Dataset section.
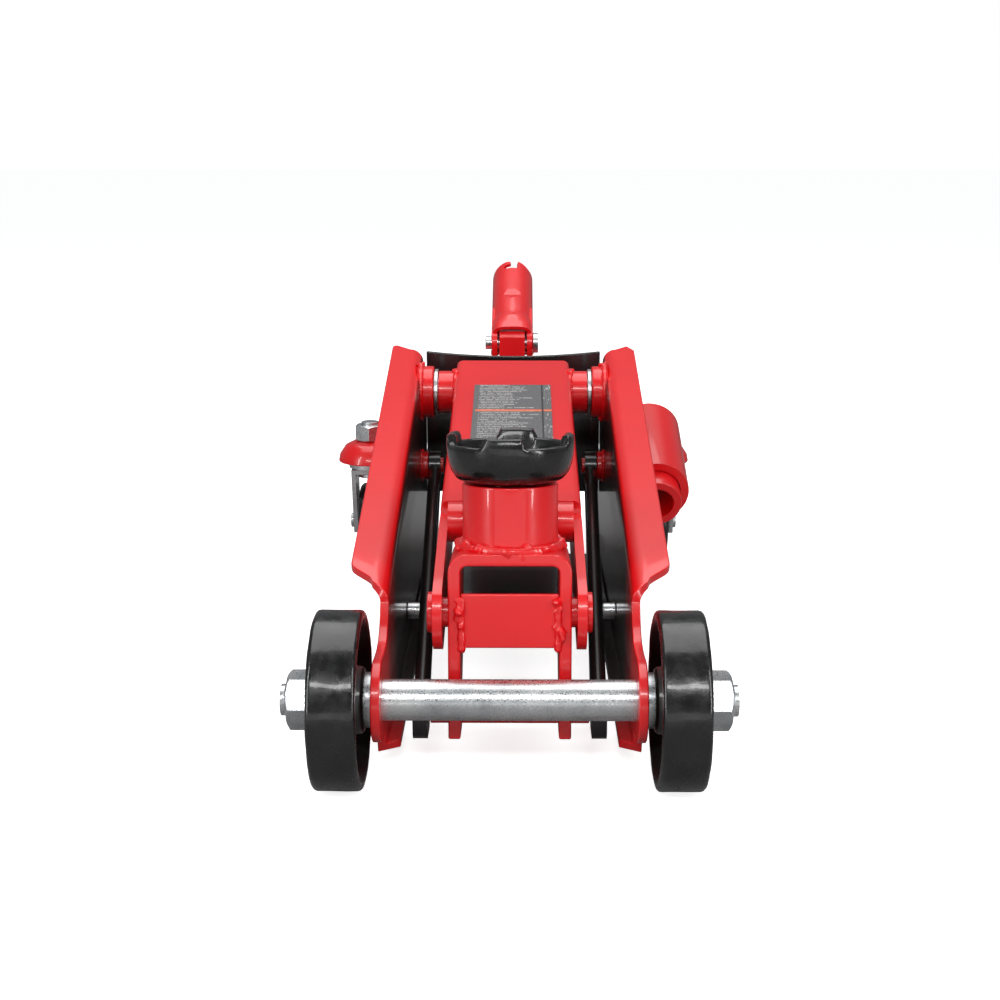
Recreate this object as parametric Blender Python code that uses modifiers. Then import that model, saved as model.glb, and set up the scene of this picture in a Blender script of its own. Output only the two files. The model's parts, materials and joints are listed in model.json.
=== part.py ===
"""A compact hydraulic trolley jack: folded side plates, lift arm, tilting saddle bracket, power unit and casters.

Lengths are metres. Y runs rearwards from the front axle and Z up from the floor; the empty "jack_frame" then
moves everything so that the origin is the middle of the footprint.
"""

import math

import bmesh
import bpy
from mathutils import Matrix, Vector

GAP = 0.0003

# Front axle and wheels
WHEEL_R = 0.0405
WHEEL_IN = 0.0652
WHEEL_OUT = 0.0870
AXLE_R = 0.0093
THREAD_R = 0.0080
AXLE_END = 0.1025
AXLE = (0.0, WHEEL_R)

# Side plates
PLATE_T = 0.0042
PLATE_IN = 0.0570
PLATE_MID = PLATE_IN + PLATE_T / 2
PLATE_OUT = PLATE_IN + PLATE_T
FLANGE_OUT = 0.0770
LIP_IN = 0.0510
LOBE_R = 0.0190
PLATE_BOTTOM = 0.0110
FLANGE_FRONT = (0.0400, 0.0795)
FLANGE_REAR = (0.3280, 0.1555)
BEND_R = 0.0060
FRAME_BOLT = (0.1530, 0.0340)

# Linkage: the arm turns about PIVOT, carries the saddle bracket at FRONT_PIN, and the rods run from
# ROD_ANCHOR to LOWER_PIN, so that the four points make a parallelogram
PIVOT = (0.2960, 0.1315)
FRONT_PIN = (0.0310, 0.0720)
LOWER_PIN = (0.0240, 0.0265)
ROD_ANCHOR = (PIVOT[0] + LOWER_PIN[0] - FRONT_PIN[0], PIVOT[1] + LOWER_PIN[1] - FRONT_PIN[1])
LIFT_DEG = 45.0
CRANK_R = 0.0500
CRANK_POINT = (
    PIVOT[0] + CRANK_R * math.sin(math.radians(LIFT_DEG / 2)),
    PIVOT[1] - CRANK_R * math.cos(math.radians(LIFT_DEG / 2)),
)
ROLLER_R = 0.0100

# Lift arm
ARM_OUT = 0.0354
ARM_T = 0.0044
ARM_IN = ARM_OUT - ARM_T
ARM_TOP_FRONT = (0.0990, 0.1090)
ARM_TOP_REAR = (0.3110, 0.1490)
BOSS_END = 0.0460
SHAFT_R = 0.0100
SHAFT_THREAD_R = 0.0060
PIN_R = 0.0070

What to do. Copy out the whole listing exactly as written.

Complete output.
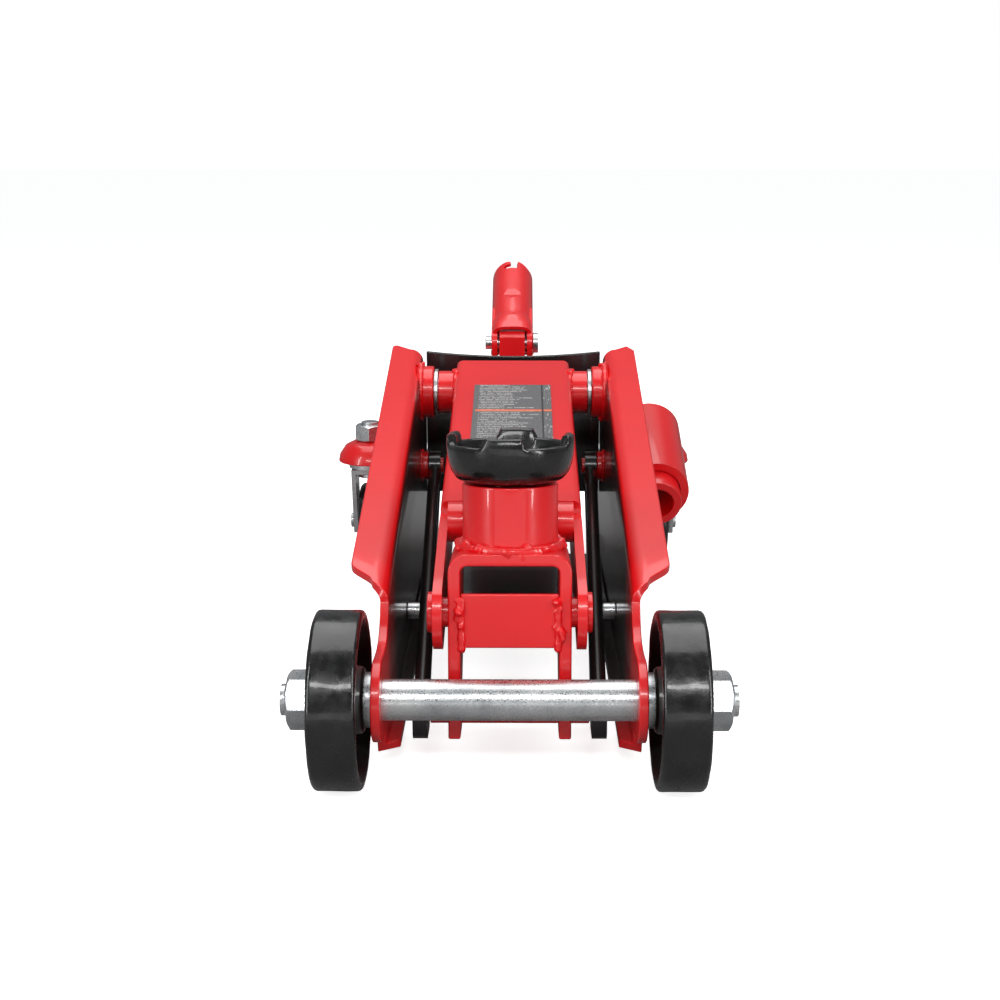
Recreate this object as parametric Blender Python code that uses modifiers. Then import that model, saved as model.glb, and set up the scene of this picture in a Blender script of its own. Output only the two files. The model's parts, materials and joints are listed in model.json.
=== part.py ===
"""A compact hydraulic trolley jack: folded side plates, lift arm, tilting saddle bracket, power unit and casters.

Lengths are metres. Y runs rearwards from the front axle and Z up from the floor; the empty "jack_frame" then
moves everything so that the origin is the middle of the footprint.
"""

import math

import bmesh
import bpy
from mathutils import Matrix, Vector

GAP = 0.0003

# Front axle and wheels
WHEEL_R = 0.0405
WHEEL_IN = 0.0652
WHEEL_OUT = 0.0870
AXLE_R = 0.0093
THREAD_R = 0.0080
AXLE_END = 0.1025
AXLE = (0.0, WHEEL_R)

# Side plates
PLATE_T = 0.0042
PLATE_IN = 0.0570
PLATE_MID = PLATE_IN + PLATE_T / 2
PLATE_OUT = PLATE_IN + PLATE_T
FLANGE_OUT = 0.0770
LIP_IN = 0.0510
LOBE_R = 0.0190
PLATE_BOTTOM = 0.0110
FLANGE_FRONT = (0.0400, 0.0795)
FLANGE_REAR = (0.3280, 0.1555)
BEND_R = 0.0060
FRAME_BOLT = (0.1530, 0.0340)

# Linkage: the arm turns about PIVOT, carries the saddle bracket at FRONT_PIN, and the rods run from
# ROD_ANCHOR to LOWER_PIN, so that the four points make a parallelogram
PIVOT = (0.2960, 0.1315)
FRONT_PIN = (0.0310, 0.0720)
LOWER_PIN = (0.0240, 0.0265)
ROD_ANCHOR = (PIVOT[0] + LOWER_PIN[0] - FRONT_PIN[0], PIVOT[1] + LOWER_PIN[1] - FRONT_PIN[1])
LIFT_DEG = 45.0
CRANK_R = 0.0500
CRANK_POINT = (
    PIVOT[0] + CRANK_R * math.sin(math.radians(LIFT_DEG / 2)),
    PIVOT[1] - CRANK_R * math.cos(math.radians(LIFT_DEG / 2)),
)
ROLLER_R = 0.0100

# Lift arm
ARM_OUT = 0.0354
ARM_T = 0.0044
ARM_IN = ARM_OUT - ARM_T
ARM_TOP_FRONT = (0.0990, 0.1090)
ARM_TOP_REAR = (0.3110, 0.1490)
BOSS_END = 0.0460
SHAFT_R = 0.0100
SHAFT_THREAD_R = 0.0060
PIN_R = 0.0070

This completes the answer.